Appeal from the Circuit Court, Polk County, Charles B. Curry, J.
Jeffrey Scott Mongiouvi, pro se.
Robert A. Butterworth, Atty. Gen., Tallahassee, and Katherine V. Blanco, Asst. Atty. Gen., Tampa, for appellee.
Jeffrey Scott Mongiouvi appeals the denial of his motion to correct sentence, which he filed pursuant to Florida Rule of Criminal Procedure 3.800(a). We reverse.
The appellant alleges that the trial court failed to award him credit for the time served on his previously imposed prison sentence. He alleges that he received a sentencing structure similar to that in Tripp v. State, 622 So.2d 941 (Fla. 1993).
Tripp has retroactive application. Jean v. State, 627 So.2d 592 (Fla. 2d DCA 1993).
In August 1989, the appellant received a 3 1/2-year prison term for sale of cocaine in case no. 89-1484, and a consecutive 3-year probationary term for robbery in case no. 89-2004. After his release from prison and upon the subsequent revocation of his probation, the court imposed a 3-year incarcerative sentence for the robbery. The appellant claims the trial court failed to award credit for the time actually served and gain-time earned for the sentence on the sale of cocaine.
The trial court denied the motion without attachments. Although it acknowledged in its order that the appellant was entitled to receive credit for time served and certain gain-time accumulated on the sentence for sale of cocaine, it directed the appellant to inquire with the Department of Corrections (DOC) to receive the precise amount of credit. Without a copy of the written sentence, we are unable to determine whether the trial court did in fact award any such credit.
In its response, the state agrees that the appellant is entitled to the benefit of Tripp and urges us to certify the question certified in Bailey v. State, 634 So.2d 171 (Fla. 1st DCA), review dismissed, 637 So.2d 233 (Fla. 1994). The state further requests that the record be supplemented with the guidelines scoresheet and an affidavit from DOC setting forth the number of days actually served and the number of days allotted for various types of gain-time.

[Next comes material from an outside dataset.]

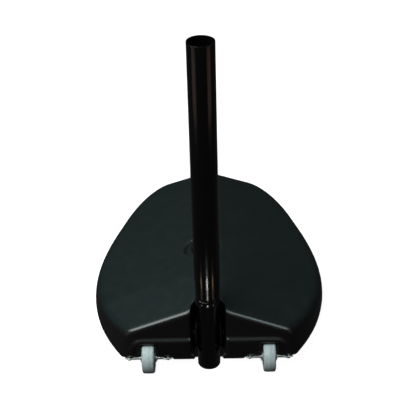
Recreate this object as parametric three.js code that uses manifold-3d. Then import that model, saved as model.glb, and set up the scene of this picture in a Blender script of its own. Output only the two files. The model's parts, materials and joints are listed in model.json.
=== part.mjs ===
// Wheeled, fillable base and lower mast of a free-standing kick target.
//
// Everything is designed about the mast: its axis is X = 0, Y = 0, with +Y towards the front of
// the base, +X to the right of someone who stands behind it, and +Z up from the floor. The last
// lines shift the whole assembly so that the part's origin is the middle of its footprint.
// All sizes are in millimetres.

import * as THREE from "three";
import { LoftGeometry } from "three/addons/geometries/LoftGeometry.js";
import { mergeVertices } from "three/addons/utils/BufferGeometryUtils.js";
import Module from "manifold-3d";

// ---------------------------------------------------------------- driving dimensions

// Gaps between pieces.
const seatGap = 0.3; // between faces that rest on each other
const runningGap = 0.1; // between an axle and its bush
const slipGap = 0.4; // between a plugged tube and its socket
const boltGap = 0.3; // round a bolt or screw in its hole

// Tank, a blow-moulded shell with a pitched top. Its plan is a blunt pick: a straight back, two
// flanks that swell to the widest point, and sides that close in to a blunt nose.
const tankFloor = 28; // underside of the tank's rim above the floor
const tankRear = -24.5; // foot of the rear wall
const tankFront = 588; // tip of the nose
const rearHalfWidth = 175.5;
const flankApex = new THREE.Vector2(299, 157.5); // where flank and side would meet unrounded
const flankRun = 204; // how far the rounding reaches back along the flank
const sideRun = 261; // and forward along the side
const noseHalfWidth = 160; // where side and nose would meet unrounded
const noseSideRun = 140;
const noseFrontRun = 64;
const ridgeHeight = 158; // of the unrounded ridge, at the crease
const creaseY = 105; // the top falls away on both sides of this line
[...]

We grant the state's request as it relates to supplementing the record.
With respect to the trial court's directing the appellant to seek further relief from DOC, the state directs our attention to Thomas v. State, 612 So.2d 684 (Fla. 5th DCA 1993). In Thomas, the court held that the trial court rather than DOC must determine the exact amount of credit for time actually served on a previously imposed prison sentence. The Fifth District, however, has recently clarified the Thomas opinion in Green v. State, 636 So.2d 830 (Fla. 5th DCA 1994). In Green, the court wrote, "[w]e did not find error in the fact that the Department (instead of the court) was permitted to look up the amount of gain time previously earned." We adhere to the principle espoused in Green, that the trial court may assign the task of looking up numbers to DOC.
Because we are unable to determine whether the trial court awarded credit for the time previously served and any unforfeited gain-time accumulated on the prison sentence on the sale of cocaine, we reverse the order of denial. On remand, should the trial court again deny relief, it must attach portions of the files and records which refute the appellant's allegations.
Reversed and remanded.
SCHOONOVER, A.C.J., and LAZZARA and QUINCE, JJ., concur.